I love both Bujold and Heyer, but I can see where the OP is coming from. I think Heyer requires the same suspension of belief that makes “romantic comedy” seem romantic and funny rather than horrific dramas about obsessive stalker behavior.

In Heyer books:

  • being good at sport = being virtuous and deserving
  • having good taste in clothes = being virtuous and deserving
  • a complete lack of virtue (including the period equivalent of date-rape) = being interesting and romantic
  • covering up murder and other crimes committed by relatives = family values

In Heyer’s defence, a number of the characters come very close to breaking the fourth wall in pointing out just how shocking the apparently frivolous and romantic behavior would be if it was made public.

Bujold’s “A Civil Campaign” is structurally very similar to Regency Romances, but Bujold subverts the genre by making clear that the romantic interest is a real person, and not remotely interested in being pursued, manipulated, or otherwise denied agency.

I think the big problem for me was in reading four of them back to back on the airplane.
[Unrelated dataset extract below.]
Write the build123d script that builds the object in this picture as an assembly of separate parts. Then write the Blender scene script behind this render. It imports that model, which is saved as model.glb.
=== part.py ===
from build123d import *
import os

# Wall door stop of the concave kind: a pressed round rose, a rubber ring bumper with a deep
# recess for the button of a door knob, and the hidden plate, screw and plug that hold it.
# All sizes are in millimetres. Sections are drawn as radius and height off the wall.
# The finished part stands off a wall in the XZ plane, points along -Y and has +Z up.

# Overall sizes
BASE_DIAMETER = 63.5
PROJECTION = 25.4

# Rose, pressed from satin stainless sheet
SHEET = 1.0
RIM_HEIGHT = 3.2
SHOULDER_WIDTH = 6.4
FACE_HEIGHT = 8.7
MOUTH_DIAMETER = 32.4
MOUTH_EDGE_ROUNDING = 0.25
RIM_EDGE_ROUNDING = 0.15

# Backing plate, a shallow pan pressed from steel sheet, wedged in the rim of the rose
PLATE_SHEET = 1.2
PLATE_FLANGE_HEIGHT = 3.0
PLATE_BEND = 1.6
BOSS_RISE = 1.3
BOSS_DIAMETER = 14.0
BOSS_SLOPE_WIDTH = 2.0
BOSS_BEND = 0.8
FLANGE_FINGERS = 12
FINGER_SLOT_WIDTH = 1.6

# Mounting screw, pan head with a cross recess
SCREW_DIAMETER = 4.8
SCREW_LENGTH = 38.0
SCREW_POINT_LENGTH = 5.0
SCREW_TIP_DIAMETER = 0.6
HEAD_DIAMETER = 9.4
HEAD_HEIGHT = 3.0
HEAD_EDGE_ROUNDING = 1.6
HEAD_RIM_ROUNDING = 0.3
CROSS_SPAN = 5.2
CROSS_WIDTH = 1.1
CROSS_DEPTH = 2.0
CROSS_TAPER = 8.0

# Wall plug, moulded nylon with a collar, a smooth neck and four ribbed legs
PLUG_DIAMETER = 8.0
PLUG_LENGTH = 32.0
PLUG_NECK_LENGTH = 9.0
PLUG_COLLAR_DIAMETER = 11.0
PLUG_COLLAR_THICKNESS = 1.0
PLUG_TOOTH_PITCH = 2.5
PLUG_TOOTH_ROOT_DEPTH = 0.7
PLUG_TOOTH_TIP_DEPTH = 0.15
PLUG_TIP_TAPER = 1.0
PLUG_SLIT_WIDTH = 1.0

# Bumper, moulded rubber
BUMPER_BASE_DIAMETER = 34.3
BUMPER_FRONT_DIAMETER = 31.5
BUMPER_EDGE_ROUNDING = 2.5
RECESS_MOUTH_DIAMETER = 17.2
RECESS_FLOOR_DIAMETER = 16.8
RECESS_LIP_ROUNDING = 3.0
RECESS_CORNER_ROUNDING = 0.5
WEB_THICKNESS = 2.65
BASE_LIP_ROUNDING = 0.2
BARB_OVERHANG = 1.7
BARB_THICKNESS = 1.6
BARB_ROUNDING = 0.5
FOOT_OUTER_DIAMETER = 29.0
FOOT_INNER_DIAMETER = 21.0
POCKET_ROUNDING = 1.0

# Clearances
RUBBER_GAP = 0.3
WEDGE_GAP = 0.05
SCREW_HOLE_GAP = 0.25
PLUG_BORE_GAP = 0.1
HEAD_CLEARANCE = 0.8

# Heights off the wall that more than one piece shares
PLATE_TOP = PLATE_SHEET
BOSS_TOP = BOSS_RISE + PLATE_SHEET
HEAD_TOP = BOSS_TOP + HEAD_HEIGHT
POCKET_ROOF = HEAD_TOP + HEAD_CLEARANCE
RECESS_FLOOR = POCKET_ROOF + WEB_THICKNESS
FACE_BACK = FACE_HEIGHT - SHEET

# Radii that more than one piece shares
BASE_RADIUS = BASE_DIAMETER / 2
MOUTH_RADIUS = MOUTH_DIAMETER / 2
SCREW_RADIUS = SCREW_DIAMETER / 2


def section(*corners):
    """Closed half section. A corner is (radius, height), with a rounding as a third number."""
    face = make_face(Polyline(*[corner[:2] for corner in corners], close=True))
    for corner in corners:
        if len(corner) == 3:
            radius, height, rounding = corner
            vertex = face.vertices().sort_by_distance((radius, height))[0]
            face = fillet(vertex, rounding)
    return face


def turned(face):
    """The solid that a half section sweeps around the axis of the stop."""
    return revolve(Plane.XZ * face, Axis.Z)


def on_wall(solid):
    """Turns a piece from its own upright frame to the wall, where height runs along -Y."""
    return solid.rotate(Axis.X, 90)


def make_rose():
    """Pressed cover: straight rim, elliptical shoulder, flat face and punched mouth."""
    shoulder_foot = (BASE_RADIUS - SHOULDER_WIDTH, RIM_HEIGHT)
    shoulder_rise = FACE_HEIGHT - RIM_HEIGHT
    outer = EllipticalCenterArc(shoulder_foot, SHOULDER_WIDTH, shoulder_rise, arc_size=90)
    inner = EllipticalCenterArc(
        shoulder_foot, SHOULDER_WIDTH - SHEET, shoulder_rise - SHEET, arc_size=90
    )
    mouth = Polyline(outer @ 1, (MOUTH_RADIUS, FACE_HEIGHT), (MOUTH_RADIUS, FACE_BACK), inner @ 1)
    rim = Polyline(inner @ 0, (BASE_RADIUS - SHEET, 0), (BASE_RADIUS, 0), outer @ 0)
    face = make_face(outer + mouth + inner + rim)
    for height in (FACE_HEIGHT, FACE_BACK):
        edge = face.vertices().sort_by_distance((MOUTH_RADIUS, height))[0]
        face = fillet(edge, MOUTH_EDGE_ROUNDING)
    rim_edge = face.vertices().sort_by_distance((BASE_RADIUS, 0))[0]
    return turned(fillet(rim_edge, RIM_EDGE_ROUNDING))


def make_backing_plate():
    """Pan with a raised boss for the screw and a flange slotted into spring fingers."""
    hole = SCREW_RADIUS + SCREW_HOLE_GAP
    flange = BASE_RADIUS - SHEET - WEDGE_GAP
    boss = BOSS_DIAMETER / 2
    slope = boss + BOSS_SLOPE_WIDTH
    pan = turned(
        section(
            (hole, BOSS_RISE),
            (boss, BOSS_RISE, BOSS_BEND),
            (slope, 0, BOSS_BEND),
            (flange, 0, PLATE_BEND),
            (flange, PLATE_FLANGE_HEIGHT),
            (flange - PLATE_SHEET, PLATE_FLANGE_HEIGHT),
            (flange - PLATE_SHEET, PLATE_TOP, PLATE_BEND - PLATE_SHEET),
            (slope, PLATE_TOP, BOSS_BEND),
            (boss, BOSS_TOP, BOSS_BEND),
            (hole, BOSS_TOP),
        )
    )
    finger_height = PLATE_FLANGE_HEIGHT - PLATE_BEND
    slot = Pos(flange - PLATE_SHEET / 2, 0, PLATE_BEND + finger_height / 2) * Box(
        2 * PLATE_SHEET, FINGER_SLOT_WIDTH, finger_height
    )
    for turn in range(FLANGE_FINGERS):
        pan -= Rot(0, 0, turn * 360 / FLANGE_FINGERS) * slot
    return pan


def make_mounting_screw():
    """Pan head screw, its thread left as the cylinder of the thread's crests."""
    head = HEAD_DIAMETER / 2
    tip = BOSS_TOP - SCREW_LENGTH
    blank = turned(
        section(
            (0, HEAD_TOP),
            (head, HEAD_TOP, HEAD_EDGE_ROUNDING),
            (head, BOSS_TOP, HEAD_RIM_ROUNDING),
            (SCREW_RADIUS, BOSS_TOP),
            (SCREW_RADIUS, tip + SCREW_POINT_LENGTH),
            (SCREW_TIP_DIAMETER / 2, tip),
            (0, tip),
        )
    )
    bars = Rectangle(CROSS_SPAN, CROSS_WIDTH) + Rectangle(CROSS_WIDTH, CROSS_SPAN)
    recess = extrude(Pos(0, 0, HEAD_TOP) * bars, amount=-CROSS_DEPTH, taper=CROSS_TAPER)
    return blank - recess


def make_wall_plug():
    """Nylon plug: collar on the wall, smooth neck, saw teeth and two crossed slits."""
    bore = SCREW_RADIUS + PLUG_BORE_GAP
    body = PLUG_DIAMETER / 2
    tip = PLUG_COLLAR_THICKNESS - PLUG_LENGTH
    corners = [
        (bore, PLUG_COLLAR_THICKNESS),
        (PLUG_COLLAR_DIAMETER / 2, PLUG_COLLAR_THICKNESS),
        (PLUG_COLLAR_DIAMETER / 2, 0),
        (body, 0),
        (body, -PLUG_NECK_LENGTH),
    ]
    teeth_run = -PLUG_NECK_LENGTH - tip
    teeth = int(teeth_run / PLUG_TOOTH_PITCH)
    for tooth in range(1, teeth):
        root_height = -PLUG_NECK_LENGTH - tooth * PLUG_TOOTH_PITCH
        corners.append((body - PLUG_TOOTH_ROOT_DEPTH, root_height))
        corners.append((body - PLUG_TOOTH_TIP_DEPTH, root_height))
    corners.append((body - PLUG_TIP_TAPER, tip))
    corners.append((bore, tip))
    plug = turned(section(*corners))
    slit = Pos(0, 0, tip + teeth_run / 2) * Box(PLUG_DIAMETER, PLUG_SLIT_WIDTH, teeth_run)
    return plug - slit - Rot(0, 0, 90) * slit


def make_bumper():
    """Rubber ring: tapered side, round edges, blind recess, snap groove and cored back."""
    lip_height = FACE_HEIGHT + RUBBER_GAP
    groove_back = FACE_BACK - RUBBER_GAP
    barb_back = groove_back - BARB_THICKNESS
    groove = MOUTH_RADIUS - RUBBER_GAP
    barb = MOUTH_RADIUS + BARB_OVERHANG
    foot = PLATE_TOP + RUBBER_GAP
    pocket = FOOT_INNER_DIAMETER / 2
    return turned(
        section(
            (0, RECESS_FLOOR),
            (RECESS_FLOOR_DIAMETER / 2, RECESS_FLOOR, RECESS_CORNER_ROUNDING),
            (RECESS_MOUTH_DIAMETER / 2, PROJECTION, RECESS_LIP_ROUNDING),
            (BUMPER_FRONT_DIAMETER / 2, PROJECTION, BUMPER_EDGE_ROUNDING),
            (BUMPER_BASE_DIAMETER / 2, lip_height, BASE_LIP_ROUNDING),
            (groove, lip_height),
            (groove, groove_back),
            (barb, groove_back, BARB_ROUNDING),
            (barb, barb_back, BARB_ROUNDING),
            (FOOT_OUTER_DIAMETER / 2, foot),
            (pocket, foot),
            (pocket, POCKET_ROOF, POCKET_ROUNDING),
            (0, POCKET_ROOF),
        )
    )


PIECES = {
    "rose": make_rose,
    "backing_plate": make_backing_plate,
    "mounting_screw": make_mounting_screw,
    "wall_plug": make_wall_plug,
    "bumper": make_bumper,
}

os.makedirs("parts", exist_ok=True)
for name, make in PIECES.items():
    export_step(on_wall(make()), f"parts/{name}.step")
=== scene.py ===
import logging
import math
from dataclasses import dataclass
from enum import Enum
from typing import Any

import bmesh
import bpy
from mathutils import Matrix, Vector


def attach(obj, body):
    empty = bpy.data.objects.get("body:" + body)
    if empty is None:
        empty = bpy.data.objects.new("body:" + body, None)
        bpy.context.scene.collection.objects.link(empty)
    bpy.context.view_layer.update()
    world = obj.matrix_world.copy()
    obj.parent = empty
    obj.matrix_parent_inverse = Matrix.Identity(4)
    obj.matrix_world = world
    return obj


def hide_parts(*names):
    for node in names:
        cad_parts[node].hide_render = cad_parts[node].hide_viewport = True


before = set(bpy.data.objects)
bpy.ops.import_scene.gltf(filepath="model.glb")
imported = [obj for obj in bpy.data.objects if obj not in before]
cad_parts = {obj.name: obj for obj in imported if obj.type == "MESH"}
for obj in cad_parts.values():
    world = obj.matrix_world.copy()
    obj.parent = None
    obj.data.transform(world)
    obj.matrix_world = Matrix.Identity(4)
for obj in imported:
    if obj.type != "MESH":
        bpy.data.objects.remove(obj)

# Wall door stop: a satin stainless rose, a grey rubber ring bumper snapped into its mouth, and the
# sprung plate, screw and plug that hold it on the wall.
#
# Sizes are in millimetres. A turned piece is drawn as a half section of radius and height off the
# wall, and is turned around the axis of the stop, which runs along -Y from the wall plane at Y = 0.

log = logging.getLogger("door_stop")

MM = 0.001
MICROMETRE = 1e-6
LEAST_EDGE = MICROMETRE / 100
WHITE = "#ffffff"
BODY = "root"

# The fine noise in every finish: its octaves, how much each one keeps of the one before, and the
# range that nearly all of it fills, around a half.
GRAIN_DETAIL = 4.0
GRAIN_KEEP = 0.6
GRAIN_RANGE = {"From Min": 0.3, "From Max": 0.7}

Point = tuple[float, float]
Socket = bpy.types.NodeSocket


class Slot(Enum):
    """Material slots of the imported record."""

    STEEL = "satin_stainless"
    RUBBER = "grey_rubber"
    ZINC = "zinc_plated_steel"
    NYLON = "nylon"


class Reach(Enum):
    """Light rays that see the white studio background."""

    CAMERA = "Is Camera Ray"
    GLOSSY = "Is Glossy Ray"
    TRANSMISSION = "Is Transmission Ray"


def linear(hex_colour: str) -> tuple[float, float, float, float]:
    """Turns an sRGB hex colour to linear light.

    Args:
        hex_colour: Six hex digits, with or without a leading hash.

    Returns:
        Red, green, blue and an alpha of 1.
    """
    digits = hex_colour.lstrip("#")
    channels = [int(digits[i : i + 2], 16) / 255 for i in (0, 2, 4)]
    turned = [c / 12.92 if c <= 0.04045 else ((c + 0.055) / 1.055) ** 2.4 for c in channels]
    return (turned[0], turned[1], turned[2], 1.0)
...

If I had stopped at one, I probably would have been able to maintain the suspension of disbelief required.

I’ve read a few Heyer novels, a long time ago now. Basically not to my taste – though I did genuinely enjoy one, Frederica. My problems with Heyer were different from Tatterdemalion’s: re historical fiction, my thoughts usually go along the lines of “other times, other ways; and every human society there has ever been, has had its horrors and inequities”.

The big “minus” for me about Heyer, was perhaps a weird one: it was the dialogue. A pet hate of mine about fiction in general, is when the author makes it standard procedure to render on the page, characters’ speech in conspicuously odd, non-modern-standard, ways. Found, obviously, especially in historical fiction. Some readers enjoy this: with its adding, for them, to the period “feel”. Just my personal quirk; but it drives me round the bend – I find it distracting, big-time. My sentiments here – essential human nature has been the same throughout history, and I much prefer characters’ speech to be put in standard, non-weird modern English.

Heyer’s characters use a great deal of racy Regency slang – some of it was so unfamiliar to me, as to make it necessary at times to pause and work out from the context, what they were going on about. Distraction of a kind that that I don’t want – however, I long considered that although I hated the presence of this gobbledegook, Heyer was due credit for industrious research into how people talked then. I have seen it suggested, more recently, that in actual fact she made most of this stuff up: the slang is in the main not authentic for that time, or any other. This discovery made me totally determined never to open another book by the lady.

I’m a fan of Bujold’s Vorkosigan novels; and mostly, delighted in A Civil Campaign (with its “period romance” traits, different from most of the series) – marred for me slightly, by a couple of “goofy and whimsy” sections: mercifully, these amounted to only a small percentage of the whole book.